Have you tried going back to the theory of Flow, and the conditions for it to happen, and compare&contrast your current situation with earlier ones?
I suppose that the differences might be subtle. For one example, for the condition that you have a sense of doing a good job, your metric for good job might have changed: it might no longer be simply make an algorithm to do X, but include larger context, including the reason X is being done.
BTW, keeping in mind that techbro ageism is a thing, especially in YC-type circles (that's how YC started), I suppose that HN comments by over-30 people can be fodder for confirmation bias by 20yos.
I don't think it's time, it's priorities; your work is, naturally, a lower priority (both in terms of your focus and your actual time) than your kids, spouse (if any) and yourself. Whereas in the Before Times, it was just you and your keyboard.
Having family as priority compared to work is more than fine, it makes you (potentially, not necessarily) a good human being, a good parent or husband. This world needs that 10'000x more than another code ninja optimizing some corporation by nanofraction of a percentile.
The opposite is extremely valid too (to not leave any room for misunderstanding - folks prioritizing work over their kids are shitbags, no exception, and every single one I've met in their later years deeply regret that... apart from outright sociopaths and similar careless crowd).
Focus on career if thats your calling and spent whole live in it if you want, but then please don't have kids. Every kid with missing/bad father figure I've ever met later in their lives was a mess in one of myriad ways, endlessly compensating for this and never actually coming over it, permanently. If you know what to look for, you can start seeing it around you quite easily. It breaks my heart a little every time I see it. These folks often repeat same mistakes of their parents too.

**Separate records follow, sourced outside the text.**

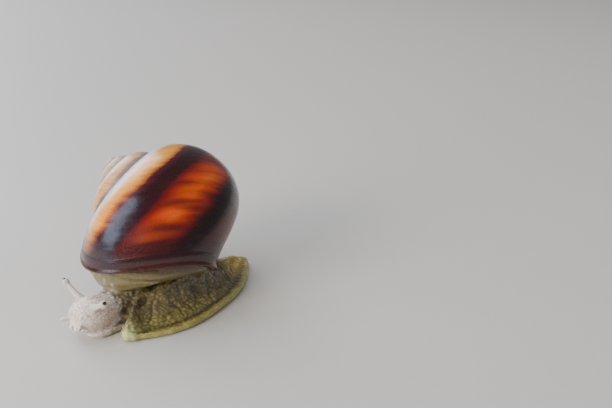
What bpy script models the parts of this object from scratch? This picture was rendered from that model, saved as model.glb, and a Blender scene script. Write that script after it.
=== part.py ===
"""A banded edible snail at life size, drawn half in under its shell on a flat broad foot.

All sizes are millimetres in the animal's own frame: it heads along -Y, its left is +X and up is +Z,
and the sole lies at Z = 0. STAND moves the finished animal so that the middle of its box is the origin.
"""
from math import cos, pi, radians, sin

import bmesh
import bpy
import numpy as np
from mathutils import Matrix, Vector

MM = 0.001
GAP = 0.3                       # clearance between two touching pieces
STAND = (5.55, -1.55, 0.0)      # from the animal's frame to the middle of its box

# The shell: a right-handed spiral that doubles its size each turn. Turn 0 is at the lip.
GROWTH = 2.0
SHELL_RADIUS = 24.3             # axis to the outside of the last whorl, at the lip
WHORL_HALF_WIDTH = 12.6
WHORL_HALF_HEIGHT = 14.0
WHORL_DROP = 24.3               # apex to the middle of the last whorl, along the axis
LIP_SLANT = radians(42)         # how far the top of the lip runs ahead of its middle
AXIS_CLEARANCE = 0.25           # radius of the closed-up navel
MOUTH_TURN = -0.022             # where the last whorl ends and the lip begins
END_GAP = 0.012                 # clearance between two whorls' ends, as a share of a turn
WHORL_POINTS = (19, 7)          # round a whorl's outside, and along its seam

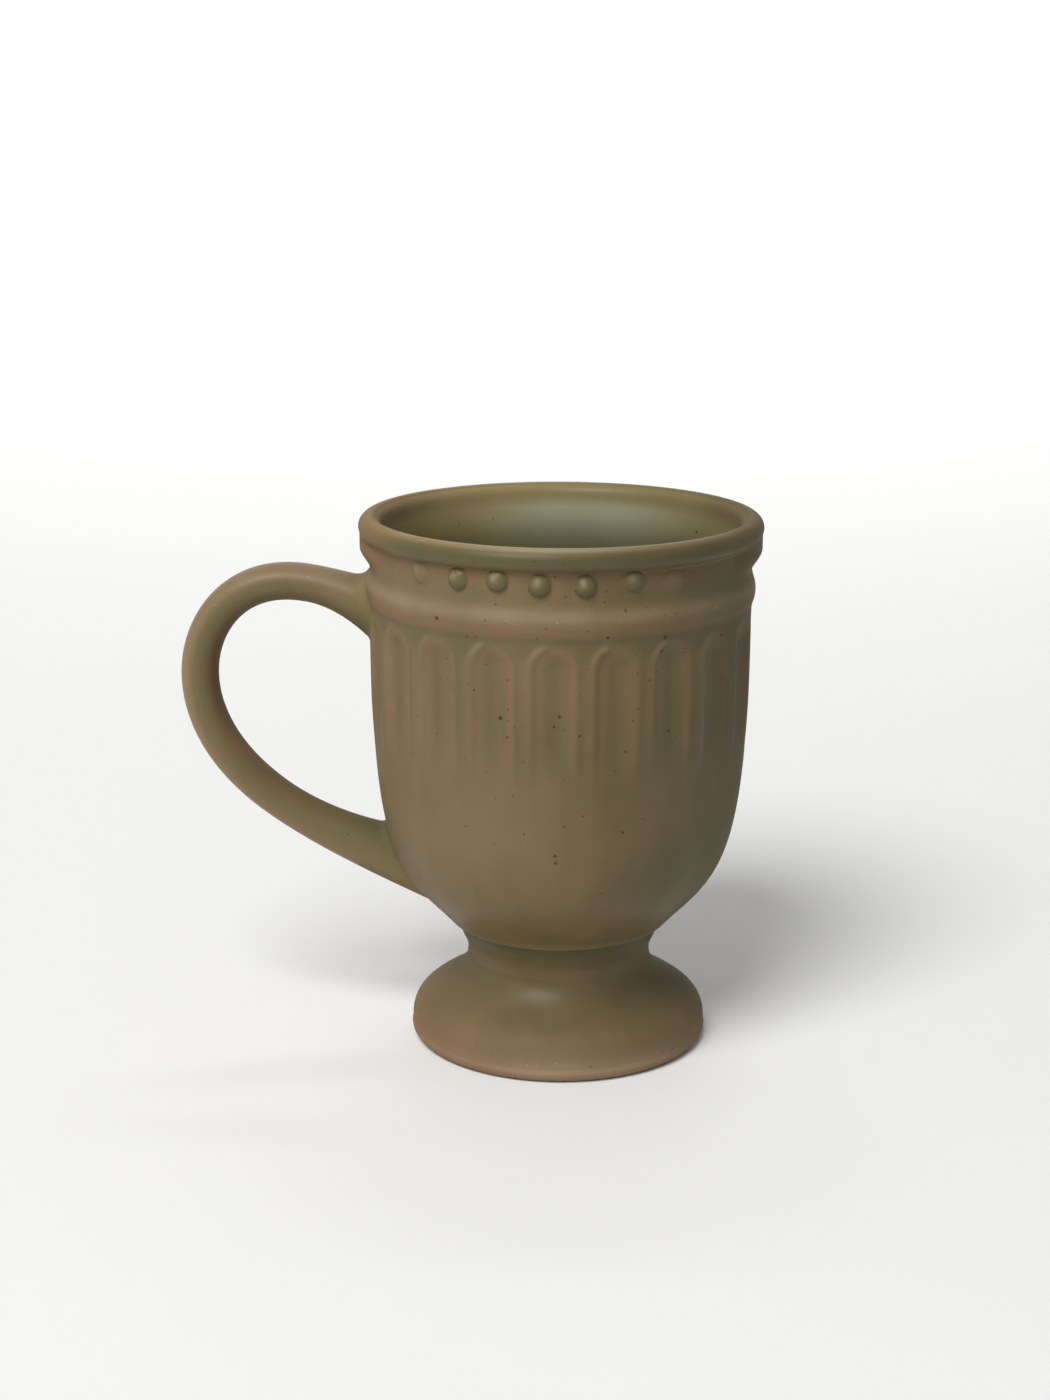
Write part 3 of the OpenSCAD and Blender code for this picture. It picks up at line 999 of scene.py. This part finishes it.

One thing I’ve noticed, though, is that my difficultly in getting into a flow state is more often than not because of a subconscious hang-up about the approach that I haven’t articulated yet.
I’ve learned to recognize and lean into this, and actively look for what’s bothering me about a design. Usually while doing other things.
Sometimes I have to detangle a bunch of loosely related spaghetti code in my head for long enough to fully grok it and relate it to the business context. And then bring it all back together as one cohesive unit of work. In the end the code is easier to understand and maintain than if I layered on more spaghetti code and called it a day. I've done that too and months later not understood my own code.
Late 30's no kids, no stresses beyond the threat layoffs and still being single.
I recently tried playing some video games adjacent to ones I've loved before, and I found it really hard to get into them. The games are Red Dead Redemption and SimCity 4, so the graphics and gameplay mechanics are ok. It's just been hard to really get into them.
The same for me. I still sometimes find games that I can really get into, but it's much harder than it was 10-20 years ago. I think part of that is because I've played so many games that many new games just feel like the same old again and again. The other reason is, of course, that the general inability to concentrate hard on stuff makes it so much more difficult to immerse myself into the game world.
Some exceptions in the past few years have been Zelda: breath of the wild and GTA V (yes, I know both of them are a bit older, but I only played them relatively recently).
Same here. There is one game though that for some reason I've replayed over and over through the years.
I played the original way back of course. Probably once. Settlers 2.
I had to look it up but apparently the "Settlers 2: 10th anniversary edition" came out in 2006. I don't even remember the original graphics and I'm so used to the 10th anniversary edition look. But once every year or two I delete my profile and play the campaign again over a week or two. It's the only game I've come back to again and again so often. Even with kids in the mix.
Try Cities Skylines. The newer SimCity games really botched it and Cities Skylines came along and ate their lunch. It's a fantastic game with a vibrant modding scene
I find that my taste for games and tv reflects what is missing in my life. If your life is relatively peaceful, maybe you would enjoy more action-oriented games like FPS?
No kids here, but similar in that I remember sessions of long focus, and being able to do them repeatedly, for multiple days in a row. I typically can't do that as much now. Perhaps more to the point, I can't do them on demand. I do still have periods of 'focused flow', and they're great, but they just 'happen'. But... I never could just turn them on/off in the past either - they just happened far more frequently.
I predict you'll have more, just not as frequently as you used to. :)
FWIW, many of the things I used to have to spend long periods of focus on are now simple/common libraries that just didn't exist 30 years ago. Or, if they existed, there wasn't any convenient way of discovering them. So I find my productivity is still comparatively high, even with fewer number of flow states.
When I code, there's always so much stuff I don't know that I have to look up or so many big design/refactoring questions that I'm discovering in real time and have to grapple with. It's as flowy as your car getting stuck in the mud every 2 miles and having to get out and push. It's as productive as having a bipartisan Congressional hearing on the best posture to use every time you have to push it out of the mud. Incrementalism and time management are my friends cuz it's exhausting to do that for too long without breaks!
Nevertheless, programming remains my favorite professional and hobbyist activity.